(We present Austin Weber’s review of the new album by the Dutch band Dodecahedron, recently released by Season of Mist.)
Back in 2012, Tilburg, Netherlands natives Dodecahedron came out of nowhere and dropped a rightly revered self-titled album, one that was far ahead of the curve for black metal at the time as well. When you release a black metal album as forward-thinking and nightmare-inducing as Dodecahedron, where exactly does one go from there?
It’s a bit of a long answer since the band write such complex and dynamic songs, but basically the music they’ve come up with on Kwintessens hits even darker while frequently dropping into lighter and oddly calming flourishes as well. A lot of new elements are at play here, and it’s also a slightly trimmer effort at 41 minutes versus their self-titled album, which was 52 minutes long. Simultaneously more deranged, yet also littered with a stronger prog influence and an influx of heavy grooves to their arsenal, the album also includes some grind-gone-technical black metal moments that caught me off guard too.
Most of the songs here are so labyrinthine in structure that, for once, I’m actually glad to have interlude-type reprieves woven in to break the album up and let it breathe. The first of those is the opener, “Prelude”, which starts off calmly but slowly builds to a fever pitch of droning terror, heightening the tension and unease for what’s to follow.
And what follows when the second track “Tetrahedron – The Culling Of The Unwanted From The Earth” kicks in is a blast into batshit-insane territory. This is probably my favorite song on the record. It’s an adrenaline-packed rush that cycles through a ridiculous number of ideas in rapid succession. After that, “Hexahedron – Tilling The Human Soil” leans into a plethora of massive grooves and world-smashing heaviness with a pestilential aim amidst the chaotic rampaging crossfire of the song’s speedier passages.
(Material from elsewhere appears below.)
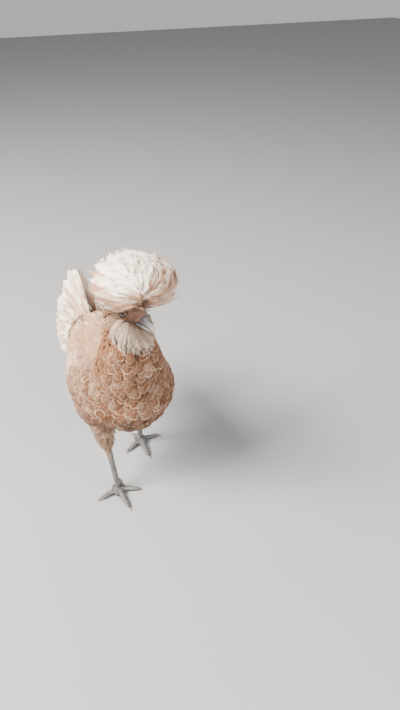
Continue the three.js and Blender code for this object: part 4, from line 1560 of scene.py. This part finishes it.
class HEN_OT_eyes(bpy.types.Operator):
    """Make eyes and lids"""

    bl_idname = "hen.eyes"
    bl_label = "Eyes"

    def execute(self, context):
        build_eyes(*settings(context))
        return {"FINISHED"}


class HEN_OT_body(bpy.types.Operator):
    """Lay breast, back and belly feathers"""

    bl_idname = "hen.body"
    bl_label = "Body feathers"

    def execute(self, context):
        build_body(*settings(context))
        return {"FINISHED"}


class HEN_OT_hackle(bpy.types.Operator):
    """Lay the neck feathers"""

    bl_idname = "hen.hackle"
    bl_label = "Hackle"

    def execute(self, context):
        build_hackle(*settings(context))
        return {"FINISHED"}


class HEN_OT_fluff(bpy.types.Operator):
    """Lay the soft feathers of thighs and vent"""

    bl_idname = "hen.fluff"
    bl_label = "Fluff"

    def execute(self, context):
        build_thighs(*settings(context))
        return {"FINISHED"}


class HEN_OT_wings(bpy.types.Operator):
    """Lay the wing feathers"""

    bl_idname = "hen.wings"
    bl_label = "Wings"

    def execute(self, context):
        build_wings(*settings(context))
        return {"FINISHED"}


class HEN_OT_tail(bpy.types.Operator):
    """Lay the tail feathers"""

    bl_idname = "hen.tail"
    bl_label = "Tail"

    def execute(self, context):
        build_tail(*settings(context))
        return {"FINISHED"}


class HEN_OT_face(bpy.types.Operator):
    """Lay the small face feathers"""

    bl_idname = "hen.face"
    bl_label = "Face feathers"

    def execute(self, context):
        build_face(*settings(context))
        return {"FINISHED"}


class HEN_OT_beard(bpy.types.Operator):
    """Lay beard and muffs"""

    bl_idname = "hen.beard"
    bl_label = "Beard"

    def execute(self, context):
        build_beard(*settings(context))
        return {"FINISHED"}


class HEN_OT_crest(bpy.types.Operator):
    """Lay the crest"""

    bl_idname = "hen.crest"
    bl_label = "Crest"

    def execute(self, context):
        build_crest(*settings(context))
        return {"FINISHED"}


class HEN_OT_stage(bpy.types.Operator):
    """Make floor, lights and camera"""

    bl_idname = "hen.stage"
    bl_label = "Stage"

    def execute(self, context):
        build_stage(context.scene.hen_stage)
        return {"FINISHED"}


OPERATORS = (
    HEN_OT_stage, HEN_OT_skin, HEN_OT_scutes, HEN_OT_claws, HEN_OT_bill, HEN_OT_eyes, HEN_OT_body,
    HEN_OT_hackle, HEN_OT_fluff, HEN_OT_wings, HEN_OT_tail, HEN_OT_face, HEN_OT_beard, HEN_OT_crest,
)


class HEN_PT_panel(bpy.types.Panel):
    """Lists the hen's makers and settings"""

    bl_idname = "HEN_PT_panel"
    bl_label = "Hen"
    bl_space_type = "VIEW_3D"
    bl_region_type = "UI"
    bl_category = "Hen"

    def draw(self, context):
        for operator in OPERATORS:
            self.layout.operator(operator.bl_idname)
        for group in (context.scene.hen_sizes, context.scene.hen_colours, context.scene.hen_stage):
            for name in group.__annotations__:
                self.layout.prop(group, name)


CLASSES = (HenSizes, HenColours, HenStage, *OPERATORS, HEN_PT_panel)


def register():
    for kind in CLASSES:
        bpy.utils.register_class(kind)
    bpy.types.Scene.hen_sizes = PointerProperty(type=HenSizes)
    bpy.types.Scene.hen_colours = PointerProperty(type=HenColours)
    bpy.types.Scene.hen_stage = PointerProperty(type=HenStage)


def unregister():
    del bpy.types.Scene.hen_sizes
    del bpy.types.Scene.hen_colours
    del bpy.types.Scene.hen_stage
    for kind in reversed(CLASSES):
        bpy.utils.unregister_class(kind)


def main():
    register()
    bpy.ops.hen.stage()
    bpy.ops.hen.skin()
    bpy.ops.hen.scutes()
    bpy.ops.hen.claws()
    bpy.ops.hen.bill()
    bpy.ops.hen.eyes()
    bpy.ops.hen.body()
    bpy.ops.hen.hackle()
    bpy.ops.hen.fluff()
    bpy.ops.hen.wings()
    bpy.ops.hen.tail()
    bpy.ops.hen.face()
    bpy.ops.hen.beard()
    bpy.ops.hen.crest()


if __name__ == "__main__":
    main()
The second reprieve promptly arrives with “Interlude”, a sparse and fairly groove-oriented number. That feeds into the disturbing malevolence that is “Octahedron – Harbinger”, though the song does take a lengthy break about a third of the way through and gets spacey and atmospheric, a trait that’s also more prevalent through the songs on Kwintessens than it was on their prior album. The following cut, “Dodecahedron – An Ill-Advised Air Of Otherness”, is yet another left-field curveball in a sea of songs that in different ways all fit that description.
Of all the songs on the album, “Dodecahedron – An Ill-Defined Air Of Otherness” is the one in which the band focus most heavily on utilizing their prog, atmospheric-tinged, and groove-heavy elements to create something that sounds quite different from the rest of the songs on Kwintessens. In doing so, the song approaches a lighter feeling for most of its runtime, and as others have said, the latter portions of the song actually do sound sort of like Strapping Young Lad (and it induces a headbanging frenzy in me every time).
Next up is “Finale”, but it’s not actually the end track. Instead, it’s another interlude of sorts, horrific and ghastly as it may be, like a lonely soul’s wounded cries from within the flames of hell.
All madness must end at some point, and end it finally does on “Icosahedron – The Death Of Your Body”, an exercise in lunacy that spasms and scars with a murky atmosphere of hate and unease. This track utilizes repetition like a goddamn sonic sledgehammer, immersing the listener in sour sonic waves with each loop back to the same crawling horror. Then once it’s four minutes in, and you’re convinced that’s all this song will be, an almost tribal drum beat rises up, and elastic guitar and bass work swirl to the forefront, throbbing and spiralling into the end of all things.
While a bit long and repetitive for my taste, given the complexity of the songwriting on the other non-interlude songs, “Icosahedron” is still a fitting closing number to an album that’s already such a clusterfuck to unpack that. ultimately, it probably does benefit from having a track that’s more subdued and less frantic as its closer.
Kwintessens is the worthy follow-up and logical successor to Dodecahedron’s past material. I’d even go as far as calling this a modern black metal masterpiece, it’s that damn good. Whenever I spin this record I feel like it turns my brain inside out, leaving me in a dual state of enthrallment and bewilderment.